Denmon tends to struggle elsewhere, however, lacking the elite ball-handling skills needed to create his own shot in the half-court consistently. Not a threat on the pick and roll, he doesn't change speeds very well and struggles to change directions with the ball if his initial drive is cut off. Furthermore, his jump-shot loses significant accuracy if forced to pull-up off the dribble, as he converted just 11 of his 50 attempts of this nature last year. These are all skills that professional guards are expected to possess in their arsenal, of which Denmon doesn't show much of at the moment.
It is certainly of note, too, that Denmon was the least turnover prone guard in DraftExpress's database in 2010-2011. While his shot-creating abilities must improve, he does a great job staying within himself, which is the reason he was so efficient for Missouri last year. While he is certainly more of an undersized shooting guard than a real combo, his basketball IQ is quite good.
On defense, Denmon demonstrates very good lateral quickness, which combined with his toughness and aggressiveness, allows him to guard all backcourt positions at the collegiate level. This likely won't be the case in the NBA, but his effort level certainly helps his cause. He averages a solid 2.4 steals per 40-minutes pace adjusted, which speaks to his abilities as a man-to-man defender and his general defensive savvy.

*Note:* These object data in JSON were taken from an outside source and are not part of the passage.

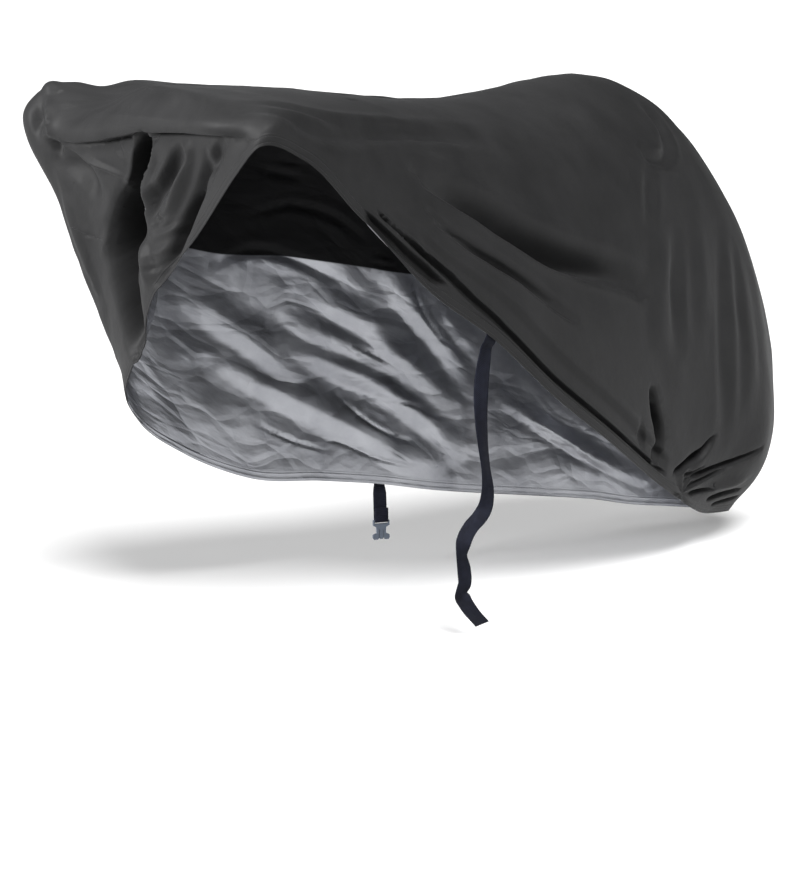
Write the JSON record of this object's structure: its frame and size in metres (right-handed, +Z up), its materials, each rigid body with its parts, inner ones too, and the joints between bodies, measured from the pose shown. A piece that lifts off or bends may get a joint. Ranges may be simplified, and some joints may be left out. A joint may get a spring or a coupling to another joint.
{
  "type": "bicycle cover",
  "caption": "Fitted rain cover for bicycles side by side, front corner lifted, with a hanging webbing strap and a short buckle strap on the hems.",
  "frame": {"origin": "underside of the cloth on the ridge above the saddles, where the cover rests", "axes": "+X from nose to tail, +Y to the far side (the side whose hem hangs down), +Z up"},
  "size_m": [1.9184, 0.6974, 1.1251],
  "materials": {
    "coated_cloth": "closely woven black polyester with a soft sheen, silver-coated inside",
    "webbing": "flat woven navy-black webbing",
    "ribbed_webbing": "cross-ribbed navy-black webbing",
    "buckle_plastic": "moulded grey-blue plastic, satin"
  },
  "bodies": {
    "root": {"cover_cloth": "coated_cloth", "long_strap": "webbing", "short_strap": "ribbed_webbing", "strap_plug": "buckle_plastic"}
  },
  "joints": []
}
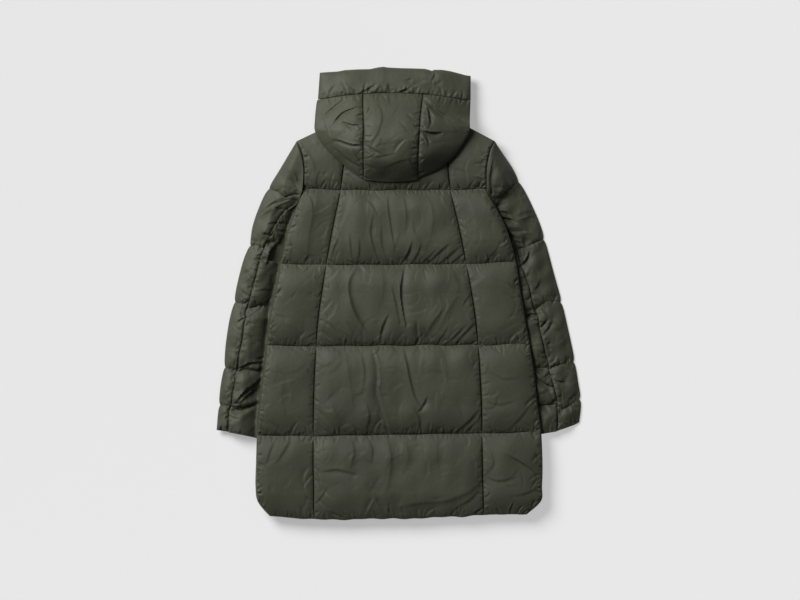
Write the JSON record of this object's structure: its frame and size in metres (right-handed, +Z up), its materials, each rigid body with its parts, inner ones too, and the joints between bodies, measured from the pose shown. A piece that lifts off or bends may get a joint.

Ultimately, Denmon still has his work cut out for himself in improving his NBA prospects despite being the leader of a veteran Missouri team with apparently excellent intangibles
. While there is no doubt that some NBA teams could use his combination of perimeter shooting and defense, he is undersized for an NBA shooting guard and lacks a diverse offensive repertoire to compensate.
On a team that is loaded with ball-handlers, Denmon may not have many opportunities to work on the aspects of his game that NBA scouts will want to evaluate this season. Nevertheless, with a deep run into March, and a good showing at Portsmouth, Denmon should be able to endear himself enough with all the positives he brings to the table to at least give himself a fighting chance at being drafted.